Hati siapa yang tak teriris menyaksikan video seorang mahasiwa dikeroyok sejumlah anggota polisi. Mereka seperti melepaskan pukulan dendam kepada mahasiswa yang tidak melawan. Entah dendam apa, mungkin psikiaterlah yang dapat menemukan jawabnya. Itu terjadi di banyak tempat : Medan, Bogor dan jangan di tanya di Jakrta. Yang pasti, tidak ada di Papua.

Yang amat menyayat hati, di pelataran sebuah gedung di Jakarta, sorang mahasiswa berjaket hijau di jadikan “bola” oleh sejumlah anggota polisi. Adikku, mahasiswa itu, mencoba menghindari pukulan dari sorang angota polisi tapi segera disambut oleh polisi yang lain. Adikku itu bangkit, lalu ditendang lagi oleh anggota p[olisi lainnya. Begitulah hingga adikku itu terjungkal-jungkal dan terjatuh lemas dan dibawa ke dalam gedung itu. Tak jelas apa kejadian selanjutnya, namun esok harinya terbetik berita seorang mahasiswa dirawat di gawat darurat sebua rumah sakit karena batok kepalanya retak dan otaknya pendarahan. It is totally brutal. Aku pun tak dapat membayangkan betapa hancur hati ibu dari adikku, mahasiswa itu, menyaksikan adegan brutal itu. Anak yang dengan sudah payah diasuh dan dicarikan biaya kuliah, diperlakukan seperti anak tikus oleh mereka yang mengaku pengayom. Air mataku bergulir hangat di pipi. Ingusku pun keluar tak dapat kutahan. Kali ini aku lebih sedih dari pada ketika menyaksikan video Papua. Mungkin dua kali lipat.

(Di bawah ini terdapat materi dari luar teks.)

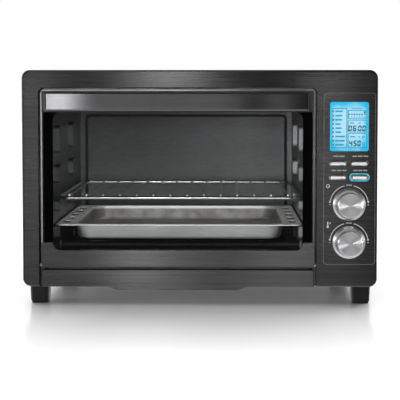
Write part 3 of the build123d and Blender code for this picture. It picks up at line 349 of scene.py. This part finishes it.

Lipat pertama, sedihku akan nasib adik-adik mahasiswa yang diperlakukan secara kejam itu; membayangkan hancurnya hati orang-orang tua yang anaknya diperlakukan seperti binatang padahal mereka membanggakan anak-anaknya yang kelak akan jadi orang yang berbakti. Mungkin sebagai orang tua, mereka pun tak pernah menendang anaknya sekejam itu. Duh, di mana hilangnya nurani Polisi.